Paper has lived her whole life in Fill City One so she is quite used to the overpowering smell that has become known as the Everpresent Stink. Fillers like her can never leave and they only dream about living in a place with actual clean air, which means it isn't one of the giant landfills now known as Fill Cities. The mob runs the Fill Cities in a ruthless manner and if you live there then it means that one of your ancestors signed a contract binding them, and their next 8 generations, to life as a Filler. Despite that fact, Fillers still love to watch TV shows about the outside world to see the exotic foods they will never eat and the places they will never go, like Mars. The biggest new TV show is called "You're Going To Mars!" and it is being run by Zach Larson, a tech entrepreneur who is using the show to help fund the first human mission to Mars. With his futuristic version of Willy Wonka's golden tickets, Zach has created a contest that will result in a few lucky winners competing in a reality TV series to win the right to join a crew of trained professionals on this historic space mission. This may all sound pretty cliche but if you are into rooting for the underdog and want a fun sci-fi story that never takes itself too seriously then look no further than "You're Going To Mars!"

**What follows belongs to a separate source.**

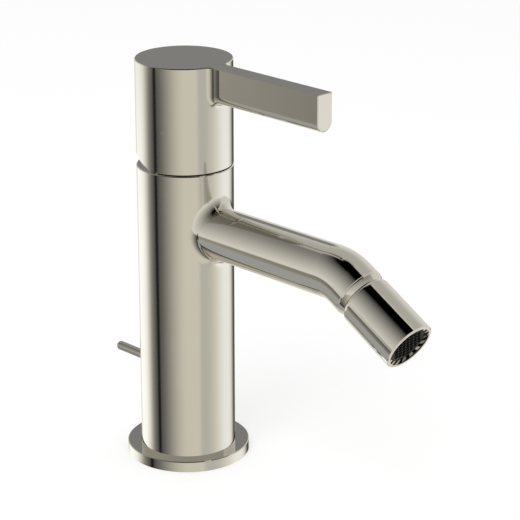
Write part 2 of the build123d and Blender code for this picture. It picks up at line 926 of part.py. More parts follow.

Anne Bishop returns to the world of the Others, an alternate Earth where the Terra Indigene were the apex predators long before Humans came along, with Lake Silence and Wild Country. Lake Silence is unrelated to the original series with all new characters in a small Other controlled town about a middle aged woman who finds herself caught between her scuzzy ex-husband and the surprisingly friendly Others. Surprising because they usually prefer to eat humans rather than help them. The Wild Country returns to the towns of Bennet and Prairie Gold and overlaps with the end of the original series. It turns into an old west style showdown with vampires and wolf shifters squaring off against human outlaws determined to take over Bennet.